Andrea Sforzi spiega che in Italia c’è molto interesse da parte della ricerca e l’incontro ha gettato le basi per disegnare una via italiana alla citizen science, cioè una strategia nazionale di sviluppo. Lo scorso 5 aprile al Museo di Storia Naturale della Maremma si è riunito il gruppo informale Citizen Science Italia. L’obiettivo della giornata è stato definire un documento comune da presentare il giorno dopo alla tavola rotonda “Verso una strategia condivisa per la citizen science in Italia”, tenutosi nella biblioteca dell’Accademia Nazionale delle Scienze a Roma.

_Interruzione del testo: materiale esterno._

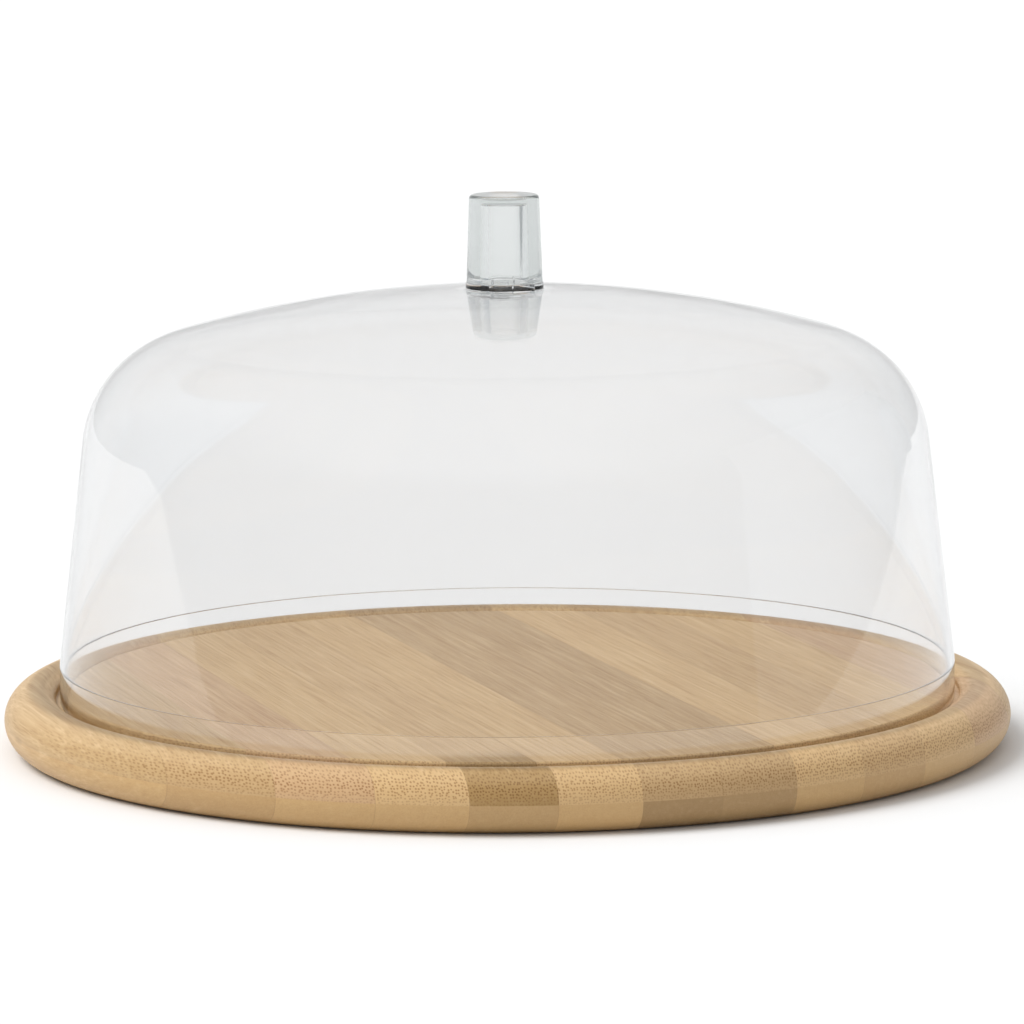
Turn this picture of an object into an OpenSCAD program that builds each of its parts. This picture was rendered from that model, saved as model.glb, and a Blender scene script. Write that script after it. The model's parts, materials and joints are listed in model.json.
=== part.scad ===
// Cake stand: a round laminated bamboo board with a clear lift-off dome and a twist-lock knob.
// Millimetres, +Z up, origin at the middle of the board's underside. The front of the stand faces -Y.

/* [Board] */
// Diameter of the board
board_d = 330; // [320:1:340]
// Thickness of the board, which is two equal layers of staves
board_t = 20; // [18:0.5:24]
// Width of the rim, from the edge of the board to the groove
rim_w = 16.7; // [15:0.1:18]
// How far the middle of the board lies below the crest of the rim
middle_drop = 0.4; // [0.2:0.1:1]

/* [Groove] */
// Width of the ring groove that the dome stands in
groove_w = 4.4; // [4:0.1:6]
// Depth of the groove below the middle of the board
groove_depth = 4.1; // [3:0.1:5]

/* [Staves] */
// Width of one bamboo stave
stave_w = 25.8; // [24:0.1:28]
// Angle of the staves to the front-to-back direction
grain_angle = 18; // [0:1:45]
// Distance from the middle of the board to the nearest glued joint
joint_shift = -10.2; // [-12:0.1:0]

/* [Dome] */
// Height of the dome from its foot to the top of the crown
dome_h = 133.8; // [125:0.1:140]
// Thickness of the clear wall
wall_t = 1.6; // [1.4:0.1:2]
// Clearance between the dome's foot and the middle of the board
foot_gap = 0.5; // [0.3:0.1:0.8]
// Height of the thicker band round the foot
foot_h = 12; // [8:0.5:16]
// Thickness of the band
foot_t = 2.3; // [2.2:0.1:2.6]
// Lean of the wall towards the inside, in degrees
wall_lean = 6.7; // [5:0.1:8]
// Radius of the shoulder, in side view
shoulder_r = 38.8; // [30:0.1:45]
// Radius of the crown, in side view
crown_r = 400; // [350:5:450]

/* [Knob] */
// Height of the knob
knob_h = 28.5; // [26:0.5:32]
// Diameter of the knob at its foot
knob_foot_d = 24.8; // [24:0.1:26]
// Diameter of the knob at its top
knob_top_d = 22.8; // [22:0.1:24]
// Diameter of the hollow in the knob, at the foot
hollow_foot_d = 10.8; // [10:0.1:11]
// Thickness of the knob above its hollow
knob_top_t = 3; // [2:0.1:5]
// How far the knob turns to unlock, in degrees
twist = 50; // [45:1:55]

/* [Hidden] */
$fn = 96;
EPS = 0.01;

// Board
board_r = board_d / 2;
layer_t = board_t / 2;
edge_r = board_t / 2;
crest_r = board_r - edge_r;
middle_z = board_t - middle_drop;
groove_out_r = board_r - rim_w;
groove_in_r = groove_out_r - groove_w;
groove_z = middle_z - groove_depth;
middle_edge_r = 0.8;
middle_edge = [
    for (a = [0:30:90]) [groove_in_r, middle_z] - middle_edge_r * [1 - cos(a), 1 - sin(a)]
];

// Staves: outer staves reach past the edge of the board, which then trims them
staves = 13;
first_joint = -5;
overreach = 40;

// Dome
foot_in_r = groove_in_r + foot_gap;
band_z = groove_z + foot_h;
wall_foot_r = foot_in_r + foot_t;
crown_z = groove_z + dome_h;
crown_mid_z = crown_z - crown_r;
wall_out = [cos(wall_lean), sin(wall_lean)];
wall_reach = wall_out * [wall_foot_r, band_z];
shoulder_turn = asin((wall_reach - shoulder_r - crown_mid_z * sin(wall_lean)) / (crown_r - shoulder_r))
    - wall_lean;
crown_out = [sin(shoulder_turn), cos(shoulder_turn)];
shoulder_mid = [0, crown_mid_z] + (crown_r - shoulder_r) * crown_out;

// Seat of the knob, and the knob
seat_h = 2.2;
seat_r = knob_foot_d / 2 + 0.3;
seat_z = crown_z + seat_h;
knob_edge_r = 1.3;
knob_foot_edge = 0.3;
hollow_taper = 0.6;
mouth_h = 1.3;
mouth_d = 15.8;

// Bayonet lugs under the knob, and their slots in the crown
lug_in_r = 5.7;
stem_out_r = 7.3;
lug_out_r = 9.4;
lug_span = 40;
lug_t = 1.6;
lug_gap = 0.3;
lug_side_gap = 3;
lug_angles = [-121, 59];
lug_top_z = crown_z - wall_t - 0.35;
lug_root_h = 2;
slot_h = 10;

function two_digits(n) = n < 10 ? str("0", n) : str(n);
function stave_name(layer, n) = str(layer, "_stave_", two_digits(n));

// Tones of the staves, from one side of the board to the other
BAMBOO = [
    [0.86, 0.74, 0.52],
    [0.83, 0.69, 0.46],
    [0.80, 0.66, 0.49],
    [0.62, 0.50, 0.30],
];
top_tones = [0, 1, 2, 0, 3, 0, 1, 1, 0, 1, 0, 2, 0];
bottom_tones = [0, 1, 0, 0, 0, 0, 1, 1, 0, 1, 0, 0, 1];
CLEAR = [0.86, 0.90, 0.90, 0.35];

// Half section of the board: flat underside, half-round edge, ring groove, middle with a rounded edge
module board_section() {
    difference() {
        union() {
            square([crest_r, layer_t]);
            square([groove_out_r + 2, groove_z]);
            translate([crest_r, edge_r]) circle(r = edge_r);
            square([groove_in_r - middle_edge_r, middle_z]);
            polygon([[0, 0], [groove_in_r, 0], each middle_edge]);
        }
        translate([groove_in_r, groove_z]) square([groove_w, board_t]);
    }
}

// Stave n of a layer: the strip between two glued joints, cut out of that layer of the round board
module stave(n, z) {
    left = n == 1 ? -board_r - overreach : joint_shift + (first_joint + n - 2) * stave_w;
    right = n == staves ? board_r + overreach : joint_shift + (first_joint + n - 1) * stave_w;
    intersection() {
        rotate_extrude()
            intersection() {
                board_section();
                translate([0, z]) square([board_r + 1, layer_t]);
            }
        rotate([0, 0, grain_angle])
            translate([left, -board_r - overreach, z - 1])
                cube([right - left, 2 * (board_r + overreach), layer_t + 2]);
    }
}

module top_stave(n) {
    color(BAMBOO[top_tones[n - 1]]) stave(n, layer_t);
}

module bottom_stave(n) {
    color(BAMBOO[bottom_tones[n - 1]]) stave(n, 0);
}

// Half section of everything inside the dome's outer face, or inside a face that lies inset deeper
module dome_section(inset, from_z) {
    shoulder = shoulder_r - inset;
    crown = crown_r - inset;
    wall_end = shoulder_mid + shoulder * wall_out;
    crown_end = shoulder_mid + shoulder * crown_out;
    wall_start_r = (wall_reach - inset - from_z * sin(wall_lean)) / cos(wall_lean);
    polygon([[0, from_z], [wall_start_r, from_z], wall_end, shoulder_mid, crown_end, [0, crown_end[1]]]);
    translate(shoulder_mid) circle(r = shoulder);
    intersection() {
        translate([0, crown_mid_z]) circle(r = crown, $fn = 720);
        translate([0, crown_end[1] - 1]) square([crown_end[0], dome_h]);
    }
}

// The foot band: upright inside and outside, with the inner ledge at its upper end
module foot_section() {
    translate([foot_in_r, groove_z]) square([foot_t, foot_h]);
}

// Flat outline of part of a ring, from one angle and over a span of less than half a turn
module ring_sector(in_r, out_r, from, span) {
    reach = 2 * out_r;
    intersection() {
        difference() {
            circle(r = out_r);
            circle(r = in_r);
        }
        polygon([[0, 0], for (a = [from, from + span / 2, from + span]) reach * [cos(a), sin(a)]]);
    }
}

// Slots in the crown: a narrow run for the lug's stem, with a wide end where the whole lug drops through
module bayonet_slots() {
    span = lug_span + 2 * lug_side_gap;
    translate([0, 0, seat_z - slot_h / 2])
        linear_extrude(slot_h)
            for (a = lug_angles) {
                from = a - lug_side_gap;
                ring_sector(lug_in_r - lug_gap, stem_out_r + lug_gap, from, span + twist);
                ring_sector(lug_in_r - lug_gap, lug_out_r + lug_gap, from + twist, span);
            }
}

module dome_shell() {
    color(CLEAR)
        difference() {
            rotate_extrude() {
                difference() {
                    dome_section(0, band_z);
                    translate([0, -EPS]) dome_section(wall_t, band_z);
                }
                foot_section();
                translate([0, crown_z - wall_t / 2]) square([seat_r, wall_t / 2 + seat_h]);
            }
            bayonet_slots();
        }
}

// Part of a ring, from one angle and over a span
module ring_part(in_r, out_r, z, h, from, span) {
    translate([0, 0, z])
        rotate([0, 0, from])
            rotate_extrude(angle = span)
                translate([in_r, 0])
                    square([out_r - in_r, h]);
}

module knob_section() {
    foot_r = knob_foot_d / 2;
    top_r = knob_top_d / 2;
    lean = (foot_r - top_r) / knob_h;
    edge_r_at = top_r + knob_edge_r * lean;
    difference() {
        union() {
            polygon([
                [0, 0],
                [foot_r - knob_foot_edge, 0],
                [foot_r, knob_foot_edge],
                [edge_r_at, knob_h - knob_edge_r],
                [0, knob_h - knob_edge_r],
            ]);
            square([edge_r_at - knob_edge_r, knob_h]);
            translate([edge_r_at - knob_edge_r, knob_h - knob_edge_r]) circle(r = knob_edge_r);
        }
        polygon([
            [0, -1],
            [hollow_foot_d / 2, -1],
            [hollow_foot_d / 2, 0],
            [(hollow_foot_d - hollow_taper) / 2, knob_h - knob_top_t],
            [0, knob_h - knob_top_t],
        ]);
        translate([0, -1]) square([mouth_d / 2, mouth_h + 1]);
    }
}

module knob() {
    color(CLEAR) {
        translate([0, 0, seat_z]) rotate_extrude() knob_section();
        for (a = lug_angles) {
            ring_part(lug_in_r, stem_out_r, lug_top_z - lug_t, seat_z + lug_root_h - lug_top_z + lug_t, a, lug_span);
            ring_part(lug_in_r, lug_out_r, lug_top_z - lug_t, lug_t, a, lug_span);
        }
    }
}

for (n = [1:staves])
    top_stave(n);
for (n = [1:staves])
    bottom_stave(n);
dome_shell();
knob();
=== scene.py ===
"""Cake stand: a laminated bamboo board, a clear lift-off dome and a hollow clear knob. Metres, +Z up."""

import json
import math

import bmesh
import bpy
from mathutils import Matrix, Vector


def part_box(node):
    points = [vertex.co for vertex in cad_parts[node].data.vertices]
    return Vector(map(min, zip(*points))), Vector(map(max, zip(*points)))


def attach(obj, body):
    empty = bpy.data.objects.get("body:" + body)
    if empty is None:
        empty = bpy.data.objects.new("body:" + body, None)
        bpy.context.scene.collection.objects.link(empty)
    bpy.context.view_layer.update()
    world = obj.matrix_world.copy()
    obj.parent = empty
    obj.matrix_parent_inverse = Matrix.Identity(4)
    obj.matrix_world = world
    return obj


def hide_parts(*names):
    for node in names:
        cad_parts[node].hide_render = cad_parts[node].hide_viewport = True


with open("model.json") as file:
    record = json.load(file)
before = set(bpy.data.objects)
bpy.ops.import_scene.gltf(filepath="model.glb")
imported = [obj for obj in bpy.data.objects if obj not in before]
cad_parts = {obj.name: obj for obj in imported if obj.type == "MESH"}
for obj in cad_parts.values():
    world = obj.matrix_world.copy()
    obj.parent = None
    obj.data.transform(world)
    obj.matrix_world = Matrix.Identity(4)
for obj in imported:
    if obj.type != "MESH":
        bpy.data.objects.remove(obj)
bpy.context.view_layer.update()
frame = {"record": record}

MM = 0.001

# ---------------------------------------------------------------- sizes in millimetres, as in the CAD model
CREST_R = 154.99
EDGE_R = 10.0
MIDDLE_Z = 19.6
MIDDLE_EDGE_R = 0.8
GROOVE_IN_R = 143.9
GROOVE_OUT_R = 148.3
GROOVE_Z = 15.5
STAVES = 13
FIRST_JOINT = -5
GRAIN_ANGLE = 18.0
STAVE_W = 25.8
JOINT_SHIFT = -10.2
LAYER_T = 10.0

foot_low, foot_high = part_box("dome_shell")
FOOT_Z = foot_low.z / MM
SEAT_Z = foot_high.z / MM
SEAT_H = 2.2
SEAT_R = 12.7
CROWN_Z = SEAT_Z - SEAT_H
CROWN_R = 400.0
SHOULDER_R = 38.8
WALL_T = 1.6
WALL_LEAN = math.radians(6.7)
FOOT_IN_R = 144.4
FOOT_T = 2.3
FOOT_H = 12.0

KNOB_H = 28.5
KNOB_FOOT_R = 12.4
KNOB_TOP_R = 11.4
KNOB_EDGE_R = 1.3
HOLLOW_FOOT_R = 5.4
HOLLOW_TOP_R = 5.1
HOLLOW_H = 25.5
MOUTH_R = 7.9
MOUTH_H = 1.3

LUG_ANGLES = (-121, 59)
LUG_SPAN = 40
LUG_GAP = 0.3
LUG_SIDE_GAP = 3
TWIST = 50
LUG_IN_R = 5.7
STEM_OUT_R = 7.3
LUG_OUT_R = 9.4
LUG_T = 1.6
LUG_TOP_Z = CROWN_Z - WALL_T - 0.35

# One segment per degree, so that slots and lugs fall on the grid
SEGMENTS = 360
# Radii of the rings across the board's flat faces: the middle, and the faces between and under the layers
MIDDLE_RINGS = (0.0, 20.0, 45.0, 70.0, 95.0, 118.0, 136.0)
LAYER_RINGS = (150.0, 100.0, 50.0, 0.0)
# Points closer than this, in metres, are one point
SAME = 1e-7
# Angle between faces, in degrees, above which an edge is shaded as sharp
SHARP = 32.0
# What keeps a clear face from lying in the same plane as the face that it stands on
REST_GAP = 0.05
# A stretch of a section longer than this gets a point this close to a corner this sharp
LONG_STRETCH = 0.9
SUPPORT = 0.06
CORNER = math.radians(3.5)

# ---------------------------------------------------------------- colours and light
# The studio's greys from left to right, each with its place, and the tone low down behind the camera
SIDES = (
    (0.0, (0.50, 0.54, 0.58)),
    (0.22, (0.88, 0.88 * 1.003, 0.88 * 1.006)),
    (0.58, (0.88, 0.88 * 1.003, 0.88 * 1.006)),
    (0.82, (0.62, 0.62 * 1.003, 0.62 * 1.006)),
    (1.0, (0.28, 0.31, 0.34)),
)
LOW_FRONT = (0.26, 0.235, 0.21)
WORLD_STRENGTH = 0.95
FLOOR_WHITE = (0.80, 0.80, 0.80)
CARD_GREY = (0.42, 0.43, 0.44)
# Which way the key light shines, its strength, and its angular size in degrees
KEY_DIRECTION = (0.75, 0.15, -1.0)
KEY_STRENGTH = 2.3
KEY_SPREAD = 40

# The two tones that a stave drifts between
TONES = {
    "bamboo_light": ((0.63, 0.425, 0.208), (0.58, 0.385, 0.182)),
    "bamboo_tan": ((0.585, 0.39, 0.19), (0.53, 0.345, 0.163)),
    "bamboo_rose": ((0.585, 0.382, 0.204), (0.535, 0.340, 0.176)),
    "bamboo_dark": ((0.40, 0.25, 0.095), (0.355, 0.215, 0.078)),
}
# Staves that are darker than their tone
SHADES = {
    "top_stave_01": 0.86,
    "top_stave_02": 0.92,
    "top_stave_07": 0.89,
    "top_stave_08": 0.87,
    "bottom_stave_05": 0.86,
    "bottom_stave_07": 0.74,
    "bottom_stave_08": 0.78,
}
# What the lower layer keeps of the same tones, as painted shade on the board's lower half, and of the dots
LOW_PAINTED_SHADE = (0.92, 0.89, 0.82)
LOW_DOTS = 0.06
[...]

La formazione, tanto dei cittadini quanto degli scienziati, sarà cruciale in questo percorso. Non è detto che qualsiasi progetto di ricerca sia adatto a servirsi della citizen science. Nel caso, richiederà al ricercatore un impegno non banale per la sua effettiva realizzazione. A volte si teme che il “punto debole” siano proprio i cittadini, cosiddetti non esperti, che non saprebbero fornire osservazioni e misure affidabili quanto quelle degli scienziati. La letteratura tende a smentire questa visione, ma è comunque compito dei ricercatori, non dei cittadini, scrivere un progetto che (come qualunque altro) integri dei metodi di convalida dei dati.
“La citizen science è considerata una metodologia di ricerca come qualunque altra”, recita il sesto punto del decalogo Ecsa, “con limiti e margini di errore che devono essere tenuti sotto controllo. Tuttavia, a differenza delle metodologie tradizionali di ricerca, la citizen science fornisce ampie opportunità di coinvolgimento del pubblico e di democratizzazione della scienza”.